Scraps Kickstarter and stuff
I’ve been working on my vehicle combat game Scraps full-time for over a year now. The basic building mechanics are all done and a multiplayer prototype is working, but it’s still months away from a solid alpha release where you can start playing proper multiplayer deathmatch games and I can start getting a few dollars coming in.
Originally when I started I’d hoped to have an Alpha release out by now, but once the project got going it became apparent that this was a bigger job (doesn’t that always happen?). I now have a much better idea of how long the game is going to take, but it’s a while, so I’m getting near the point where I’m thinking about getting some extra part-time work. Of course that’d slow down development even more.
However, Kickstarter has just become available in this country and it’s a good time to go for it. I’m looking for a bit of funding now, not to cover the whole of development, but to give me free reign to keep working on it full-time until it’s really ready to go. Chipping in $20NZD (~$16USD) or more also secures you a copy of the game.
Here's the link: Scraps on Kickstarter
Thanks to everyone who’s made a cool vehicle, reported a bug, or just been a fan on the journey so far. There’s more to come.
It's also now on Steam Greenlight: Scraps on Greenlight
Music fans deserve an update as well. First of all, you might be wondering why I went from an album with, y'know, meaning and art or whatever, to a game where you put vehicles together and shoot other vehicles. Well, this is a very old game idea. I've been wanting to play this since I was a kid as it has some of that childlike Lego building aspect. My more recent game ideas tend to have more of a "meaning" and "art" component, whatever meaning and art are, but that doesn't mean I don't have an enduring desire to build stuff and shoot stuff, so I'm making this first. It also probably has more mass appeal. There's something to be said for simple fun once in a while.
Unfortunately this is really taking up all my time, and I don't have any new music stuff. It's been a busy year. That doesn't mean I'll never have new music, but at the moment I haven't really been writing songs let alone recording them. Writing good songs also requires having good ideas to write about.
The fact that I don't have to do music work is an aspect that makes it more real anyway. Making games is my real job at the moment, and it's a cool job, but marketing isn't fun and the risk of failure is high. I've always recorded music primarily for myself and I'm glad that other people get to hear it, but even if no-one listens to it it's still essentially achieved its purpose.
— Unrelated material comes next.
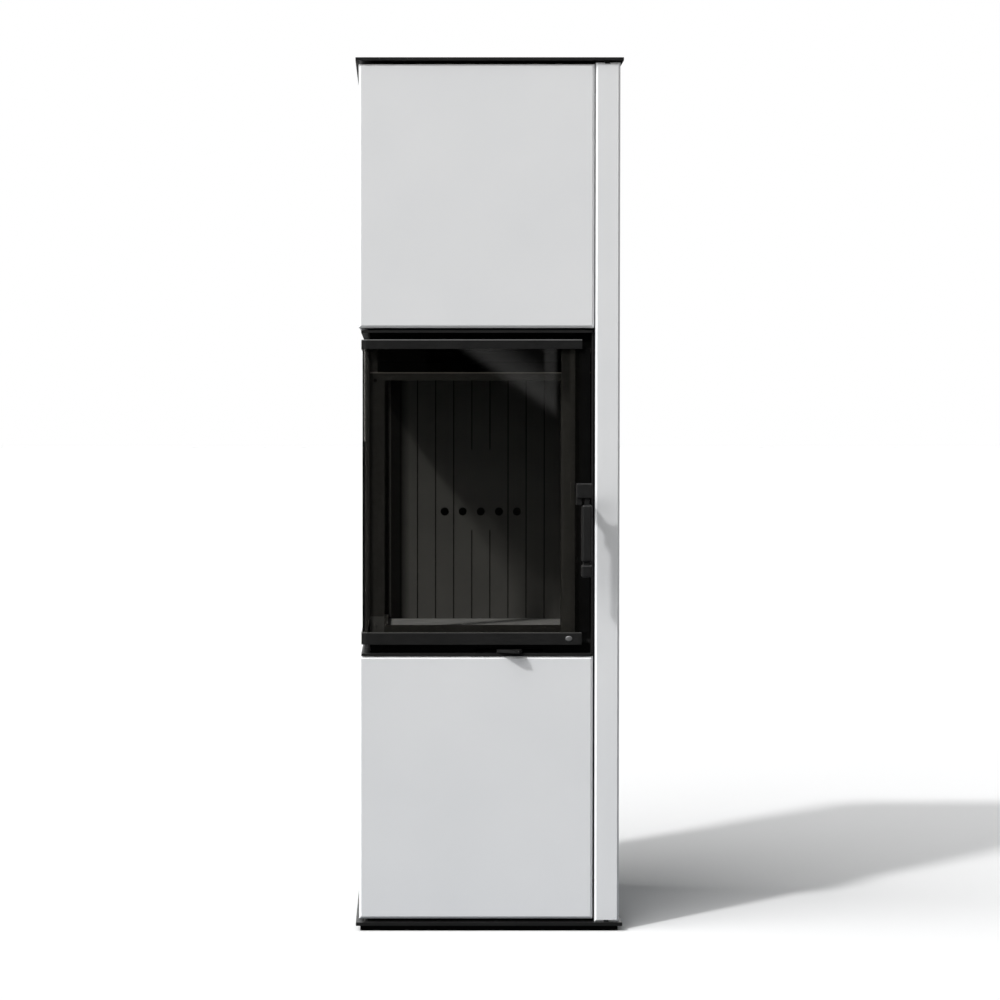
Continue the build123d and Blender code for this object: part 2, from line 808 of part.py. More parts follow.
# ---------------------------------------------------------------- fire door
glass_front = rail_lip
glass_back = rail_lip + glass_thickness
glass = corner_band(glass_front, glass_back, glass_right, glass_rear, glass_bottom, glass_top)
write(glass, "door_glass")


def make_rail(z0, z1, glass_z0, glass_z1):
    """A channel that holds one long edge of the bent glass."""
    rail = corner_band(0, rail_depth, door_right, door_rear, z0, z1)
    rail = fillet(rail.edges().filter_by(Axis.Z, reverse=True).group_by(Axis.Z)[-1], rail_edge_radius)
    slot = corner_band(glass_front, glass_back, glass_right + glass_fit, glass_rear + glass_fit,
                       glass_z0, glass_z1)
    return rail - slot


write(make_rail(upper_rail_bottom, door_top, 0, glass_top + glass_fit), "door_top_rail")
write(make_rail(door_bottom, lower_rail_top, glass_bottom - glass_fit, total_height), "door_bottom_rail")

stile = block(stile_left, stile_right, stile_front, stile_back, lower_rail_top, upper_rail_bottom)
stile -= rod_y(spindle_x, spindle_height, stile_front, stile_back, spindle_radius + running_fit)
write(stile, "door_right_stile")

rear_stile = block(door_left, door_left + rail_depth, door_rear - rear_stile_width, door_rear, lower_rail_top,
                   upper_rail_bottom)
rear_stile -= block(door_left + glass_front, door_left + glass_back, 0, glass_rear + glass_fit, 0,
                    total_height)
rear_stile += block(door_left, door_left + rail_depth, door_rear, hinge_y, door_bottom, door_top)
rear_stile += rod_z(hinge_x, hinge_y, door_bottom, door_top, hinge_barrel_radius)
write(rear_stile, "door_rear_stile")

pins = [
    rod_z(hinge_x, hinge_y, door_top, upper_shelf_top, hinge_pin_radius),
    rod_z(hinge_x, hinge_y, lower_shelf_bottom, door_bottom, hinge_pin_radius),
]
spacer_radius = hinge_pin_radius + spacer_wall
upper_spacer = rod_z(hinge_x, hinge_y, door_top, upper_shelf_bottom - spacer_gap, spacer_radius)
lower_spacer = rod_z(hinge_x, hinge_y, lower_shelf_top + spacer_gap, door_bottom, spacer_radius)
spacer_bore = rod_z(hinge_x, hinge_y, 0, total_height, hinge_pin_radius + running_fit)
spacers = [upper_spacer - spacer_bore, lower_spacer - spacer_bore]
write(Compound(children=pins + spacers), "door_hinge_pins")

seal_back = frame_inset - seal_gap
seal_right = stile_left - seal_from_stile
seal_rear = door_rear - seal_offset
seal_low = door_bottom + rail_web
seal_high = door_top - rail_web
seal = corner_band(rail_depth, seal_back, seal_right, seal_rear, seal_high - seal_width, seal_high)
seal += corner_band(rail_depth, seal_back, seal_right, seal_rear, seal_low, seal_low + seal_width)
seal += block(seal_right - seal_side_width, seal_right, stile_front, frame_front - seal_gap,
              lower_rail_top, upper_rail_bottom)
seal += block(seal_right - seal_side_width, seal_right, stile_back, frame_front - seal_gap,
              seal_low, seal_high)
seal += block(door_left + rail_depth, frame_left - seal_gap, seal_rear - seal_side_width, seal_rear,
              seal_low, seal_high)
write(seal, "door_seal")

stud_x = door_right - stud_from_rail_end
stud_z = (door_bottom + lower_rail_top) / 2
stud = Plane((stud_x, door_front, stud_z), x_dir=(1, 0, 0), z_dir=(0, -1, 0)) * Ellipse(
    stud_width / 2, stud_height / 2)
write(extrude(stud, stud_depth), "door_stud")


# ---------------------------------------------------------------- handle and latch
def rounded_block(x0, x1, y0, y1, z0, z1, radius):
    solid = block(x0, x1, y0, y1, z0, z1)
    return fillet(solid.edges(), radius)


head_left = spindle_x - head_left_reach
head = rounded_block(head_left, spindle_x + head_right_reach, grip_front, grip_back, neck_top,
                     neck_top + head_height, head_edge_radius)
head += block(head_left, head_left + lug_width, grip_front + neck_setback, grip_back, grip_top,
              neck_top + head_edge_radius)
write(head, "handle_head")

grip_left = spindle_x - grip_width / 2
grip_right = spindle_x + grip_width / 2
grip = rounded_block(grip_left, grip_right, grip_front, grip_back, grip_bottom, grip_top, grip_edge_radius)
grip += block(spindle_x - neck_width / 2, spindle_x + neck_width / 2, grip_front + neck_setback, grip_back,
              grip_top - grip_edge_radius, neck_top)
grip += block(grip_left + groove_inset, grip_right - groove_inset, grip_front + neck_setback,
              grip_back - neck_setback, end_top, grip_bottom + grip_edge_radius)
write(grip, "handle_grip")
write(rounded_block(grip_left, grip_right, grip_front, grip_back, end_top - end_height, end_top,
                    end_edge_radius), "handle_end")

sleeve_end = stile_front - sleeve_gap
spindle_bore = spindle_radius + running_fit
sleeve = rod_y(spindle_x, spindle_height, grip_back, sleeve_end, sleeve_radius)
sleeve -= rod_y(spindle_x, spindle_height, grip_back, sleeve_end, spindle_bore)
write(sleeve, "handle_sleeve")
write(rod_y(spindle_x, spindle_height, grip_back, cam_back, spindle_radius), "handle_spindle")

cam = rod_y(spindle_x, spindle_height, cam_front, cam_back, cam_hub_radius)
cam += block(spindle_x - cam_width / 2, spindle_x + cam_width / 2, cam_front, cam_back, spindle_height,
             spindle_height + cam_length)
cam += block(spindle_x, spindle_x + cam_width / 2 + cam_hook, cam_front, cam_back,
             spindle_height + cam_length - cam_width, spindle_height + cam_length)
cam -= rod_y(spindle_x, spindle_height, cam_front, cam_back, spindle_radius)
write(cam, "latch_cam")

roller_x = spindle_x + cam_width / 2 + cam_hook + roller_gap + roller_radius
roller_y = frame_back + keeper_depth / 2
keeper_top = spindle_height + cam_length + keeper_thickness
keeper_bottom = spindle_height + cam_length - cam_width - keeper_thickness
keeper_back = frame_back + keeper_depth
keeper_lugs = [
    block(roller_x, casing_inner, frame_back, keeper_back, keeper_bottom - keeper_thickness, keeper_bottom),
    block(roller_x, casing_inner, frame_back, keeper_back, keeper_top, keeper_top + keeper_thickness),
]
roller = rod_z(roller_x, roller_y, keeper_bottom, keeper_top, roller_radius)
write(Compound(children=keeper_lugs + [roller]), "latch_keeper")


# ---------------------------------------------------------------- lower door
tab_low = lower_tile_bottom + pivot_tab_drop
tab_high = lower_tile_top - pivot_tab_drop
tab_front = pivot_y - pivot_tab_reach
carrier_left = left + carrier_side_margin
carrier_right = lower_tile_right - carrier_right_margin
carrier_back = tile_back + carrier_thickness

lower_tile = make_front_tile(lower_tile_right, lower_tile_bottom, lower_tile_top)
back_left_edge = lower_tile.edges().filter_by(Axis.Z).group_by(Axis.X)[0].sort_by(Axis.Y)[-1]
lower_tile = fillet(back_left_edge, tile_back_radius)
pocket_left = left - clip_fit
pocket_right = carrier_left + tile_thickness
pocket_front = tab_front - clip_fit
upper_pocket = tab_high - pivot_tab - clip_fit
lower_pocket = tab_low + pivot_tab + clip_fit
lower_tile -= block(pocket_left, pocket_right, pocket_front, tile_back, upper_pocket, lower_tile_top)
lower_tile -= block(pocket_left, pocket_right, pocket_front, tile_back, lower_tile_bottom, lower_pocket)
write(lower_tile, "lower_front_tile")

tab_left = pivot_x - pivot_tab_reach
carrier = block(carrier_left, carrier_right, tile_back, carrier_back, tab_low, tab_high)
for z0 in (tab_low, tab_high - pivot_tab):
    tab = block(tab_left, pocket_right - clip_fit, tab_front, carrier_back, z0, z0 + pivot_tab)
    swing_room = rod_z(pivot_x, pivot_y, z0, z0 + pivot_tab, tile_thickness / 2)
    swing_room += block(pivot_x, pocket_right, tab_front, tile_back, z0, z0 + pivot_tab)
    carrier += tab & swing_room
write(carrier, "lower_door_carrier")

pivot_pins = [
    rod_z(pivot_x, pivot_y, tab_high, lower_shelf_top, pivot_pin_radius),
    rod_z(pivot_x, pivot_y, plinth_height, tab_low, pivot_pin_radius),
]
write(Compound(children=pivot_pins), "lower_door_pins")

magnet_z = (lower_tile_bottom + lower_tile_top) / 2
magnet_front = carrier_back + magnet_gap
write(block(casing_inner - magnet_width, casing_inner, magnet_front, magnet_front + magnet_depth,
            magnet_z - magnet_height / 2, magnet_z + magnet_height / 2), "magnet_catch")
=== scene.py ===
# %% [markdown]
# # A tall tiled stove
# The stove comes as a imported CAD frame: every plate, tile, pin and lever is already in its place.
# This lesson gives the frame its glaze, paint, fireboard and glass, adds the pieces that plain CAD
# solids show too simply, and sets up the light and the camera.
# All lengths are metres. +Z is up, the front of the stove faces -Y, and the floor is Z = 0.

# %% Load the frame
import json
import math

import bmesh
import bpy
import numpy as np
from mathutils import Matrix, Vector


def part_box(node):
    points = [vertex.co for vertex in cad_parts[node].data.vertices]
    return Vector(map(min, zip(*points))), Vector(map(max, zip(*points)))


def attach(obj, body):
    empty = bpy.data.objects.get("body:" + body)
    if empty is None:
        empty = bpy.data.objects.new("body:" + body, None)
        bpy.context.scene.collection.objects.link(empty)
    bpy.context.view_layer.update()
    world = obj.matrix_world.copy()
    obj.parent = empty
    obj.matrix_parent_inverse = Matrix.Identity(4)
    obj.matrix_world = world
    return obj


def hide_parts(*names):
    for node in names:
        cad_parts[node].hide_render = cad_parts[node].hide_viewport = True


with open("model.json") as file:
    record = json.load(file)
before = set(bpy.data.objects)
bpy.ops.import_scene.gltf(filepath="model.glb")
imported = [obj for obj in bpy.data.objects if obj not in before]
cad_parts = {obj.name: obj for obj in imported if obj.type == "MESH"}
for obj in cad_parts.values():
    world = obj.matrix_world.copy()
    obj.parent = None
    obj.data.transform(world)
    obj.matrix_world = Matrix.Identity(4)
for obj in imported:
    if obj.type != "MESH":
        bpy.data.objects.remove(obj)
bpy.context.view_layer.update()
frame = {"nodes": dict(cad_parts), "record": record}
nodes = frame["nodes"]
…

When I do release music, I don't have to say it's awesome and you should buy it or whatever, it can just be what it is. I'm lucky that my job is also one where I work on stuff that I want to make, so I can market it honestly. I couldn't work in a job where I have to push a product that I don't actually like.
I saw a thing the other day where a guy posted a game, with a title like "my friend just released this game but he thinks no-one will play it!" All the comments were marketing advice and admonition for the fact that the guy (whether it was truly his friend or he was really the "friend" himself) hadn't marketed it throughout development.
He needed to post in in these places, his search results were crap, he needed to send it out to press. What a terrible job he'd done, surely cheating himself out of his goal of a successful game. The supposed actual guy who made the game wasn't in attendance to give his opinion on all this, but the feeling was that apparently we can't create stuff for ourselves anymore. Apparently we have to want to share it with the entire world. If it's not disseminated, if it's not viral, if it's not worth something - on the NASDAQ, on Alexa, on Klout - it doesn't have value. "Art for art's sake is an empty phrase" indeed.